A contact disc (1) for a conducting plate (2), comprising a contact surface (3) which projects upwards with respect to the surface of the conducting plate and which has in its centre a hole for a contact pin to pass through, characterised by the fact that the contact surface (3) is integral with the conducting plate (2) and where the segment-shaped slots (4a, 4b,14) are arranged in such a way as to make possible a deformation of the material without stretching when the projection is being created.
A contact disc (1) for a conducting plate (2) according to Claim 1, characterised by the fact that the segment-shaped slots to be deformed are uniformly distributed in at least two concentric circles.
A contact disc (1) for a conducting plate (2) according to Claim 1, characterised by the fact that the segment-shaped slots are arranged on the contact disc in the form of a star.

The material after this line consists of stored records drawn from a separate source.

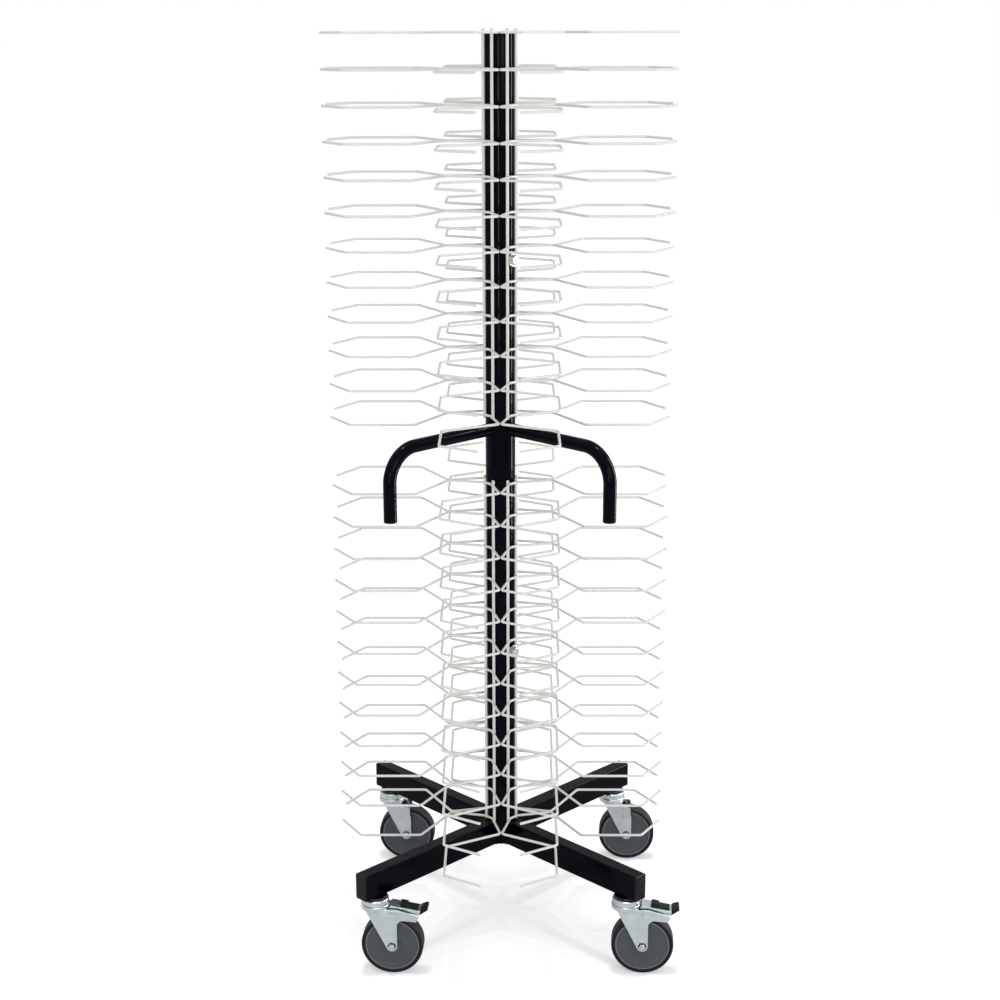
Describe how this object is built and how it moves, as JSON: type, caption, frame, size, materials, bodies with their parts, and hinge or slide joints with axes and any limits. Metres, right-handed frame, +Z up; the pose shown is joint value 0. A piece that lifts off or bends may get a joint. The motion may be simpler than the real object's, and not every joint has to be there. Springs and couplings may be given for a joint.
{
  "type": "plate dispenser cart",
  "caption": "Mobile plate rack: wire cages with open plate places on every side of a mast, bent handles, cross base, and swivel casters with foot brakes in front.",
  "frame": {"origin": "on the floor, under the mast's axis", "axes": "+Z up along the mast; -Y is the front, where the braked casters and both handles are; +X is to the right"},
  "size_m": [0.6945, 0.671, 1.8329],
  "materials": {
    "black_paint": "gloss black powder coat",
    "white_wire": "smooth white plastic coating on steel wire",
    "black_plastic": "fine satin black moulded plastic",
    "tyre_rubber": "satin black solid rubber",
    "wheel_plastic": "satin blue-grey moulded plastic",
    "zinc_plate": "bright zinc-plated pressed steel",
    "bright_steel": "zinc-plated turned steel"
  },
  "bodies": {
    "frame": {"mast_tube": "black_paint", "mast_top_cap": "black_plastic", "mast_foot_plug": "black_plastic", "base_legs": "black_paint", "leg_end_caps": "black_plastic", "handle_left": "black_paint", "handle_right": "black_paint", "handle_end_plugs": "black_plastic", "upper_cage_rods": "white_wire", "lower_cage_rods": "white_wire", "upper_cage_wires_front_left": "white_wire", "upper_cage_wires_back_left": "white_wire", "upper_cage_wires_back_right": "white_wire", "upper_cage_wires_front_right": "white_wire", "lower_cage_wires_front_left": "white_wire", "lower_cage_wires_back_left": "white_wire", "lower_cage_wires_back_right": "white_wire", "lower_cage_wires_front_right": "white_wire", "cage_clamp_bolts": "bright_steel", "cage_clamp_washers": "bright_steel", "cage_clamp_inserts": "bright_steel", "caster_bosses": "black_paint", "caster_leg_nuts": "bright_steel", "caster_king_bolts": "bright_steel", "caster_top_races": "zinc_plate"},
    "front_left_swivel": {"front_left_caster_fork": "zinc_plate", "front_left_caster_swivel_balls": "bright_steel", "front_left_caster_axle_sleeve": "bright_steel", "front_left_caster_axle_bolt": "bright_steel", "front_left_caster_axle_nut": "bright_steel", "front_left_caster_brake_pivot": "bright_steel"},
    "front_left_wheel": {"front_left_caster_tyre": "tyre_rubber", "front_left_caster_wheel_hub": "wheel_plastic"},
    "front_left_pedal": {"front_left_caster_brake_pedal": "zinc_plate", "front_left_caster_pedal_cap": "black_plastic"},
    "front_right_swivel": {"front_right_caster_fork": "zinc_plate", "front_right_caster_swivel_balls": "bright_steel", "front_right_caster_axle_sleeve": "bright_steel", "front_right_caster_axle_bolt": "bright_steel", "front_right_caster_axle_nut": "bright_steel", "front_right_caster_brake_pivot": "bright_steel"},
    "front_right_wheel": {"front_right_caster_tyre": "tyre_rubber", "front_right_caster_wheel_hub": "wheel_plastic"},
    "front_right_pedal": {"front_right_caster_brake_pedal": "zinc_plate", "front_right_caster_pedal_cap": "black_plastic"},
    "back_right_swivel": {"back_right_caster_fork": "zinc_plate", "back_right_caster_swivel_balls": "bright_steel", "back_right_caster_axle_sleeve": "bright_steel", "back_right_caster_axle_bolt": "bright_steel", "back_right_caster_axle_nut": "bright_steel"},
    "back_right_wheel": {"back_right_caster_tyre": "tyre_rubber", "back_right_caster_wheel_hub": "wheel_plastic"},
    "back_left_swivel": {"back_left_caster_fork": "zinc_plate", "back_left_caster_swivel_balls": "bright_steel", "back_left_caster_axle_sleeve": "bright_steel", "back_left_caster_axle_bolt": "bright_steel", "back_left_caster_axle_nut": "bright_steel"},
    "back_left_wheel": {"back_left_caster_tyre": "tyre_rubber", "back_left_caster_wheel_hub": "wheel_plastic"}
  },
  "joints": [
    {"name": "front_left_swivel_turn", "type": "hinge", "parent": "frame", "child": "front_left_swivel", "pos_m": [-0.25102, -0.25102, 0.1498], "axis": [0, 0, 1], "continuous": true},
    {"name": "front_left_wheel_roll", "type": "hinge", "parent": "front_left_swivel", "child": "front_left_wheel", "pos_m": [-0.21711, -0.25339, 0.0625], "axis": [0.0698, 0.9976, 0], "continuous": true},
    {"name": "front_left_brake_press", "type": "hinge", "parent": "front_left_swivel", "child": "front_left_pedal", "pos_m": [-0.21661, -0.25343, 0.1351], "axis": [0.0698, 0.9976, 0], "range_deg": [0, 12]},
    {"name": "front_right_swivel_turn", "type": "hinge", "parent": "frame", "child": "front_right_swivel", "pos_m": [0.25102, -0.25102, 0.1498], "axis": [0, 0, 1], "continuous": true},
    {"name": "front_right_wheel_roll", "type": "hinge", "parent": "front_right_swivel", "child": "front_right_wheel", "pos_m": [0.28494, -0.25339, 0.0625], "axis": [0.0698, 0.9976, 0], "continuous": true},
    {"name": "front_right_brake_press", "type": "hinge", "parent": "front_right_swivel", "child": "front_right_pedal", "pos_m": [0.28544, -0.25343, 0.1351], "axis": [0.0698, 0.9976, 0], "range_deg": [0, 12]},
    {"name": "back_right_swivel_turn", "type": "hinge", "parent": "frame", "child": "back_right_swivel", "pos_m": [0.25102, 0.25102, 0.1498], "axis": [0, 0, 1], "continuous": true},
    {"name": "back_right_wheel_roll", "type": "hinge", "parent": "back_right_swivel", "child": "back_right_wheel", "pos_m": [0.28494, 0.24865, 0.0625], "axis": [0.0698, 0.9976, 0], "continuous": true},
    {"name": "back_left_swivel_turn", "type": "hinge", "parent": "frame", "child": "back_left_swivel", "pos_m": [-0.25102, 0.25102, 0.1498], "axis": [0, 0, 1], "continuous": true},
    {"name": "back_left_wheel_roll", "type": "hinge", "parent": "back_left_swivel", "child": "back_left_wheel", "pos_m": [-0.21711, 0.24865, 0.0625], "axis": [0.0698, 0.9976, 0], "continuous": true}
  ]
}
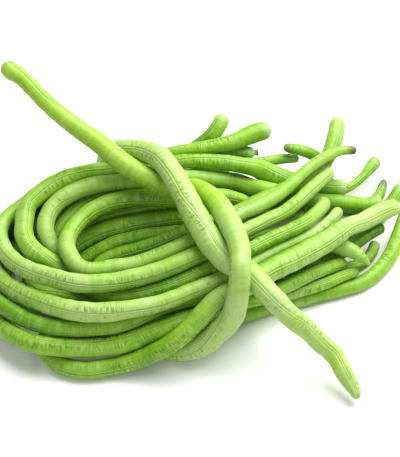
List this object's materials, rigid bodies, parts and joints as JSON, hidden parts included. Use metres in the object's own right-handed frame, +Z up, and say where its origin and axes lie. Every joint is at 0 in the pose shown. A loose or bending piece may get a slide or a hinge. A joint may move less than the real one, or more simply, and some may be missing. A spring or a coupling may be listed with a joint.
{
  "type": "yardlong bean bunch",
  "caption": "Bunch of long green bean pods, folded over and laid together, tied round the middle with a thicker pod in a simple knot.",
  "frame": {"origin": "centre of the bunch's outline on the surface that it lies on", "axes": "+Z up from the surface, +X from the folds towards the free ends, +Y towards the back of the bunch"},
  "size_m": [0.2384, 0.181, 0.0762],
  "materials": {
    "pod_skin": "satin fresh pod skin, yellow-green with fine cross wrinkles and a seam line, paler at the stem end and brown at the tip",
    "tie_skin": "satin fresh pod skin, lighter yellow-green with a double seam line"
  },
  "bodies": {
    "root": {"bean_01": "pod_skin", "bean_02": "pod_skin", "bean_03": "pod_skin", "bean_04": "pod_skin", "bean_05": "pod_skin", "bean_06": "pod_skin", "bean_07": "pod_skin", "bean_08": "pod_skin", "bean_09": "pod_skin", "bean_10": "pod_skin", "bean_11": "pod_skin", "bean_12": "pod_skin", "tie_bean": "tie_skin"}
  },
  "joints": []
}
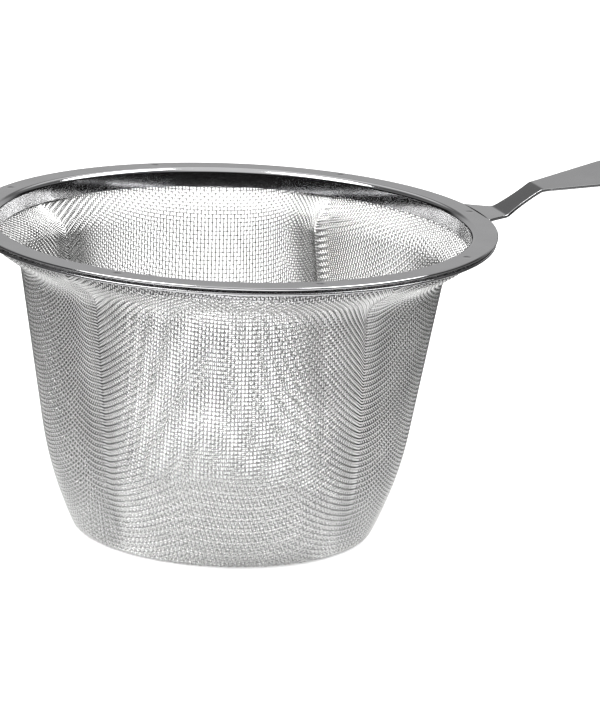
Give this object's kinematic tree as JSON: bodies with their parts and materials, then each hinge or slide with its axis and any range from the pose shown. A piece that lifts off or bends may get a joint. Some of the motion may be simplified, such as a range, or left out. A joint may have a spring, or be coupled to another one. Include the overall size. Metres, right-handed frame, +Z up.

A contact disc (1) according to Claim 3, characterised by the fact that the segment-shaped slots which are arranged in the form of a star, have an S-shaped cross-section.
A contact disc (1) according to Claim 1 or 2, characterised by the fact that the slots on the contact disc (1) are arranged between the contact surface (3) and the surface of the conducting plate and symmetrically with respect to an axis perpendicular to the contact surface and passing through the centre of the disc.
A contact disc (1) according to Claim 1, characterised by the fact that the segment-shaped slots (4a, 4b) widen according to the distance between the contact surface (3) and the surface of the conducting plate.
A contact disc (1) according to Claim 3 or 4, characterised by the fact that at least three segment-shaped slots are arranged in the form of a star.
A contact disc (1) according to one of the preceding Claims, characterised by the fact that the conducting plate (2) is made of copper.
A contact disc (1) according to one of the preceding Claims, characterised by the fact that the conducting plate (2) is a busbar conducting plate.